Unfortunately, David's tale of unrewarded patience is too common. In the past two years, the industry has shed about 20,000 registered reps. According to the NASD, the number of reps as of December was 653,887, down from 673,822 in 2001, and the number of member firms was 5,272, down from 5,499 in 2001. (Note: the demand for big producers remains strong. See page 16 for more on this trend.)
In a year that was widely expected to be the third consecutive for job declines nationwide, a triple-year feat not seen since the midst of the Great Depression, it comes as little surprise that the financial services sector would be especially hard hit.
True, many firms, including Merrill Lynch, are starting to add to their brokerage workforces again, but they are being very selective, because the downturn has taught them some painful lessons about the cost of training and supporting reps. CBM Group, a New York-based management consulting firm, places the average cost of carrying a broker through his first four years at a $250,000. As a result, the number of reps in the industry overall continues to drop. Between August and December of last year alone, the industry lost 9,317 reps, according to NASD figures, and few expect this to change any time soon.
What a Drag It Is
One reason the industry will continue to lose brokers is that the bear market aged the industry's workforce. The last three years have functioned as a sort of natural selection process, with the least experienced brokers getting weeded out in disproportionately large numbers.
“Some advisors were so new to the business that they couldn't sustain in this extended downturn,” says Jim Almond, a certified financial planner with Financial Network ING.
This was good for the industry in some ways. For instance, it had a overall positive effect on the level of talent in the brokerage pool. However, an older workforce has its downside as well.
“If you go to any Financial Planners Association meeting, you'll see a lot of gray hairs,” says Almond. “There is an acceleration of people leaving the business, and their kids are not moving in to take over the family practice.”
The number of reps leaving the industry is only one half of the brokerage industry's human resources saga. In an attempt to cope with lagging income during the down markets, many brokers looked for greener pastures in the independent field, and that shifted some of the industry's balance of power.
“Brokers moved from wirehouses to indies to grab a quick payout in the hopes it would salvage their business and allow them to fix things,” says Rick Peterson, head of Rick Peterson & Assoc., a Houston-based broker recruitment firm. But often it was too late, he adds.
As the markets are improving, brokers seem less enthralled with the notion of independence. Independent advisors make up about 40 percent of the total advisory market, but the stampede to join them is slowing down, according to Dennis Gallant, director of intermediary research with Cerulli Associates, a Boston research and consulting firm. That's partly thanks to increased competition, and partly due to the fact that “a lot of the people who wanted to go independent have already done so.” Cerulli projects the number of reps affiliated with broker/dealers will grow from 94,816 in 2001 to 96,484 in 2004, eventually settling to 95,761 in 2006. (Meanwhile, the number of registered investment advisors has been dropping, from 30,024 in 2001 to an estimated 27,139 in 2006.)
Had I Only Known
A study done last summer by CEG Worldwide, a financial services research and consulting firm, suggests disillusionment is as large a part of an independent financial advisors' world as the stock tables.
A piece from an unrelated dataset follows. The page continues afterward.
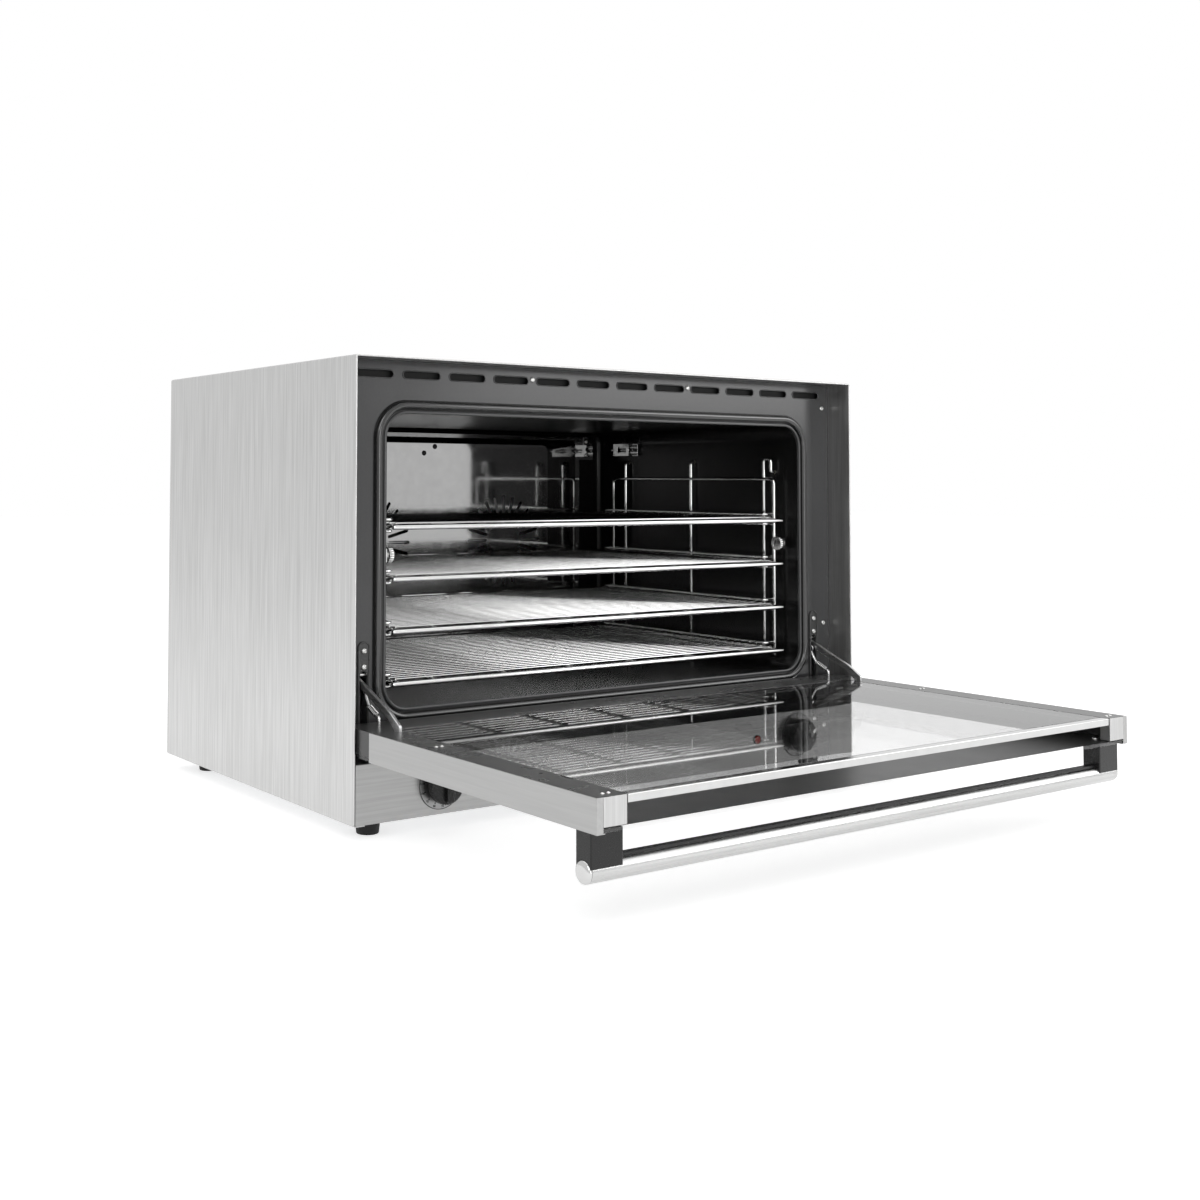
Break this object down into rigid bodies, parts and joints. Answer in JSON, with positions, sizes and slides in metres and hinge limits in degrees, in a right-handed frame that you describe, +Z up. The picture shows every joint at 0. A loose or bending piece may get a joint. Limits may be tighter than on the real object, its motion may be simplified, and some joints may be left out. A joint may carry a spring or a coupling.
{
  "type": "countertop convection oven",
  "caption": "Wide countertop convection oven with a drop-down glass door shown open, wire racks on side ladders, fans behind a baffle, and a control panel below.",
  "frame": {"origin": "on the counter, under the middle of the oven with its door open", "axes": "+X to the user's right, +Y from the open door towards the back, +Z up"},
  "size_m": [0.835, 0.9656, 0.555],
  "materials": {
    "casing_steel": "brushed",
    "zinc_sheet": "matt galvanised",
    "grey_enamel": "gloss",
    "black_enamel": "gloss",
    "door_black": "satin",
    "mineral_wool": "fibrous",
    "gasket_rubber": "matt",
    "chrome_wire": "polished",
    "polished_steel": "polished",
    "arm_steel": "satin",
    "heater_sheath": "oxidised",
    "motor_iron": "bare",
    "fan_aluminium": "satin",
    "dial_metal": "satin",
    "cast_corner": "satin",
    "black_plastic": "gloss",
    "dark_plastic": "matt",
    "red_lens": "gloss",
    "spindle_brass": "turned",
    "foot_rubber": "matt",
    "clear_glass": "gloss",
    "screw_steel": "satin"
  },
  "bodies": {
    "oven_body": {"outer_casing": "casing_steel", "back_panel": "zinc_sheet", "base_panel": "zinc_sheet", "front_frame": "grey_enamel", "control_panel": "casing_steel", "cavity_liner": "black_enamel", "insulation_wrap": "mineral_wool", "door_gasket": "gasket_rubber", "fan_baffle": "black_enamel", "rack_support_left": "chrome_wire", "rack_support_right": "chrome_wire", "support_nuts": "polished_steel", "heating_elements": "heater_sheath", "fan_motors": "motor_iron", "hinge_plates": "door_black", "hinge_channels": "zinc_sheet", "hinge_stops": "screw_steel", "pivot_pins": "polished_steel", "dial_plates": "dial_metal", "timer_body": "dark_plastic", "thermostat_body": "dark_plastic", "control_screws": "screw_steel", "indicator_lens": "red_lens", "indicator_body": "dark_plastic", "sensor_capillary": "polished_steel", "sensor_bracket": "polished_steel", "terminal_block": "dark_plastic", "cable_gland": "dark_plastic", "steam_pipe": "zinc_sheet", "feet": "foot_rubber", "foot_screws": "screw_steel", "panel_screws": "screw_steel", "back_screws": "screw_steel"},
    "door": {"door_inner_frame": "door_black", "door_side_trims": "casing_steel", "corner_blocks": "cast_corner", "door_top_rail": "polished_steel", "inner_glass": "clear_glass", "outer_glass": "clear_glass", "handle_tube": "polished_steel", "handle_caps": "polished_steel", "handle_brackets": "black_plastic", "handle_backing": "dark_plastic", "stay_arms": "arm_steel", "pivot_hooks": "polished_steel", "balance_springs": "screw_steel", "door_screws": "screw_steel", "handle_screws": "screw_steel"},
    "timer_control": {"timer_knob": "black_plastic", "timer_spindle": "spindle_brass"},
    "thermostat_control": {"thermostat_knob": "black_plastic", "thermostat_spindle": "spindle_brass"},
    "left_fan": {"fan_left": "fan_aluminium", "fan_shaft_left": "screw_steel"},
    "right_fan": {"fan_right": "fan_aluminium", "fan_shaft_right": "screw_steel"},
    "rack_1": {"wire_rack_1": "chrome_wire"},
    "rack_2": {"wire_rack_2": "chrome_wire"},
    "rack_3": {"wire_rack_3": "chrome_wire"},
    "rack_4": {"wire_rack_4": "chrome_wire"}
  },
  "joints": [
    {"name": "door_hinge", "type": "hinge", "parent": "oven_body", "child": "door", "pos_m": [0, -0.0442, 0.111], "axis": [1, 0, 0], "range_deg": [-90, 0]},
    {"name": "timer_turn", "type": "hinge", "parent": "oven_body", "child": "timer_control", "pos_m": [-0.3, -0.0622, 0.057], "axis": [0, -1, 0], "range_deg": [-300, 0]},
    {"name": "thermostat_turn", "type": "hinge", "parent": "oven_body", "child": "thermostat_control", "pos_m": [0.3, -0.0622, 0.057], "axis": [0, -1, 0], "range_deg": [-270, 0]},
    {"name": "left_fan_spin", "type": "hinge", "parent": "oven_body", "child": "left_fan", "pos_m": [-0.125, 0.4288, 0.316], "axis": [0, 1, 0], "continuous": true},
    {"name": "right_fan_spin", "type": "hinge", "parent": "oven_body", "child": "right_fan", "pos_m": [0.125, 0.4288, 0.316], "axis": [0, 1, 0], "continuous": true},
    {"name": "rack_1_slide", "type": "slide", "parent": "oven_body", "child": "rack_1", "axis": [0, -1, 0], "range_m": [0, 0.3]},
    {"name": "rack_2_slide", "type": "slide", "parent": "oven_body", "child": "rack_2", "axis": [0, -1, 0], "range_m": [0, 0.3]},
    {"name": "rack_3_slide", "type": "slide", "parent": "oven_body", "child": "rack_3", "axis": [0, -1, 0], "range_m": [0, 0.3]},
    {"name": "rack_4_slide", "type": "slide", "parent": "oven_body", "child": "rack_4", "axis": [0, -1, 0], "range_m": [0, 0.3]}
  ]
}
In a survey of 1,117 investment advisors, registered investment advisors and brokers, 17.5 percent (mostly the IAs and RIAs) were considering switching broker/dealers in the next year. The top reasons? “Unhappy with current management” (90.3 percent of all respondents) and “Desire to find a more responsive organization” (75.5 percent).
John Bowen, founder and chief executive officer of CEG Worldwide, says the study shows a deep disenchantment among investment professionals.
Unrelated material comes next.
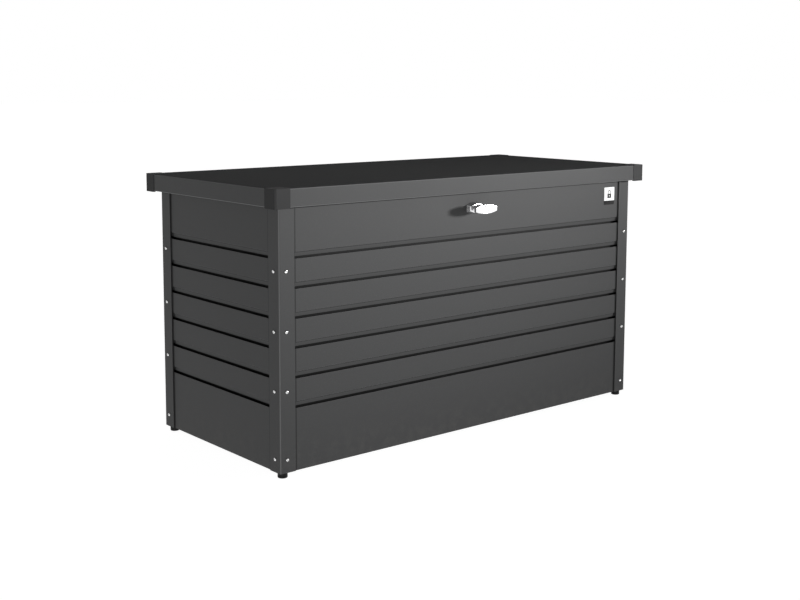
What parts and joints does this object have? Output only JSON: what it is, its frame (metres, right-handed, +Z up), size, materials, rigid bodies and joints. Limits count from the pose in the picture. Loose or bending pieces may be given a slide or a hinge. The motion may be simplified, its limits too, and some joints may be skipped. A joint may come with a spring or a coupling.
{
  "type": "deck storage box",
  "caption": "Free-standing sheet-metal garden storage chest with ribbed walls, corner posts, a hinged lid on gas struts and a T-handle bolt lock.",
  "frame": {"origin": "on the floor under the centre of the whole object's bounding box, handle included", "axes": "+X to the right seen from the front, +Y to the rear, +Z up; the front with the handle faces -Y"},
  "size_m": [1.34, 0.6334, 0.712],
  "materials": {
    "body_paint": "satin anthracite powder coat with a fine metallic texture",
    "lid_paint": "satin anthracite powder coat with a fine metallic texture",
    "hinge_paint": "anthracite powder coat on folded steel",
    "cap_plastic": "fine grained moulded plastic",
    "foot_plastic": "black moulded plastic",
    "chrome": "satin chrome",
    "stainless": "turned stainless steel",
    "zinc_steel": "zinc plated steel",
    "seal_rubber": "closed cell foam rubber",
    "label_film": null,
    "strut_black": "black lacquer",
    "chrome_rod": "hard chromed piston rod"
  },
  "bodies": {
    "chest": {"post_front_left": "body_paint", "post_front_right": "body_paint", "post_rear_left": "body_paint", "post_rear_right": "body_paint", "wall_front": "body_paint", "wall_rear": "body_paint", "wall_left": "body_paint", "wall_right": "body_paint", "floor_panel": "body_paint", "floor_beam_front": "body_paint", "floor_beam_rear": "body_paint", "foot_front_left": "foot_plastic", "foot_front_right": "foot_plastic", "foot_rear_left": "foot_plastic", "foot_rear_right": "foot_plastic", "top_rail_front": "body_paint", "top_rail_rear": "body_paint", "top_rail_left": "body_paint", "top_rail_right": "body_paint", "lid_seal": "seal_rubber", "hinge_body_leaf_left": "hinge_paint", "hinge_body_leaf_right": "hinge_paint", "hinge_pin_left": "stainless", "hinge_pin_right": "stainless", "post_screws": "stainless", "hinge_screws_body": "stainless", "strut_bracket_left": "zinc_steel", "strut_bracket_right": "zinc_steel", "escutcheon": "chrome", "lock_case": "zinc_steel", "bolt_guides": "zinc_steel", "label_plate": "label_film"},
    "lid": {"lid_top": "lid_paint", "lid_rim_front": "lid_paint", "lid_rim_rear": "lid_paint", "lid_rim_left": "lid_paint", "lid_rim_right": "lid_paint", "lid_cap_front_left": "cap_plastic", "lid_cap_front_right": "cap_plastic", "lid_cap_rear_left": "cap_plastic", "lid_cap_rear_right": "cap_plastic", "lid_stiffener_left": "lid_paint", "lid_stiffener_right": "lid_paint", "hinge_lid_leaf_left": "hinge_paint", "hinge_lid_leaf_right": "hinge_paint", "hinge_screws_lid": "stainless", "lid_strut_bracket_left": "zinc_steel", "lid_strut_bracket_right": "zinc_steel", "keeper_left": "zinc_steel", "keeper_right": "zinc_steel"},
    "handle": {"handle": "chrome", "pinion": "zinc_steel"},
    "lock_plug": {"lock_plug": "chrome"},
    "bolt_left": {"bolt_left": "zinc_steel"},
    "bolt_right": {"bolt_right": "zinc_steel"},
    "strut_cylinder_left": {"strut_cylinder_left": "strut_black"},
    "strut_rod_left": {"strut_rod_left": "chrome_rod"},
    "strut_cylinder_right": {"strut_cylinder_right": "strut_black"},
    "strut_rod_right": {"strut_rod_right": "chrome_rod"}
  },
  "joints": [
    {"name": "lid_hinge", "type": "hinge", "parent": "chest", "child": "lid", "pos_m": [0, 0.29325, 0.673], "axis": [-1, 0, 0], "range_deg": [0, 75]},
    {"name": "handle_turn", "type": "hinge", "parent": "chest", "child": "handle", "pos_m": [0, -0.29225, 0.622], "axis": [0, 1, 0], "range_deg": [0, 90]},
    {"name": "key_turn", "type": "hinge", "parent": "handle", "child": "lock_plug", "pos_m": [0, -0.31225, 0.622], "axis": [0, 1, 0], "range_deg": [0, 90]},
    {"name": "bolt_slide_left", "type": "slide", "parent": "chest", "child": "bolt_left", "axis": [-1, 0, 0], "range_m": [0, 0.0215]},
    {"name": "bolt_slide_right", "type": "slide", "parent": "chest", "child": "bolt_right", "axis": [1, 0, 0], "range_m": [0, 0.0215]},
    {"name": "strut_pivot_left", "type": "hinge", "parent": "chest", "child": "strut_cylinder_left", "pos_m": [-0.606, 0.23125, 0.438], "axis": [-1, 0, 0], "range_deg": [0, 3.5]},
    {"name": "strut_slide_left", "type": "slide", "parent": "strut_cylinder_left", "child": "strut_rod_left", "axis": [0, 0.0557, 0.9984], "range_m": [0, 0.066]},
    {"name": "strut_pivot_right", "type": "hinge", "parent": "chest", "child": "strut_cylinder_right", "pos_m": [0.606, 0.23125, 0.438], "axis": [-1, 0, 0], "range_deg": [0, 3.5]},
    {"name": "strut_slide_right", "type": "slide", "parent": "strut_cylinder_right", "child": "strut_rod_right", "axis": [0, 0.0557, 0.9984], "range_m": [0, 0.066]}
  ],
  "couplings": [
    {"joint": "bolt_slide_left", "follows": "handle_turn", "m_per_rad": 0.0135},
    {"joint": "bolt_slide_right", "follows": "handle_turn", "m_per_rad": 0.0135},
    {"joint": "strut_pivot_left", "follows": "lid_hinge", "ratio": 0.03879},
    {"joint": "strut_slide_left", "follows": "lid_hinge", "m_per_rad": 0.049176},
    {"joint": "strut_pivot_right", "follows": "lid_hinge", "ratio": 0.03879},
    {"joint": "strut_slide_right", "follows": "lid_hinge", "m_per_rad": 0.049176}
  ]
}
“What's happening in this industry is a perception of a lack of leadership,” he explains. “Investment advisors feel they are rudderless and in need of a road map that's not being provided by current management.”
With that attitude dominant, it's no wonder one in five indie advisors or registered reps are looking elsewhere. Perhaps unsurprisingly, the smaller firms — those least able to provide institutional stability and shelter in down times — are accounting for the the largest share of industry attrition.
What is the overall effect of this on the brokerage market? For starters, the strong are getting stronger. Wirehouses are retaining their best talent and are now in the catbird seat in terms of recruiting. On the indie side, many of the smallest players are selling upwards into large firms, like Jessica Bibliowicz's National Financial Partners. NFP paid an average of $3 million per acquisition, making 132 purchases of independent firms while assembling a network of 1,300 brokers and financial planners.
Almond, who has purchased three independent practices himself in the past three years, declines to characterize this as a buyers' market. “Some advisors still want too much for their practices,” he says. According to Almond, a reasonable purchase price falls between 1 and 1.5 times recurring revenue.
Still, he says, in this market it's still better to buy than to build. “With acquisitions, it's easier and quicker to bring on clients with some velocity,” Almond explains, adding he continues to look at buying opportunities.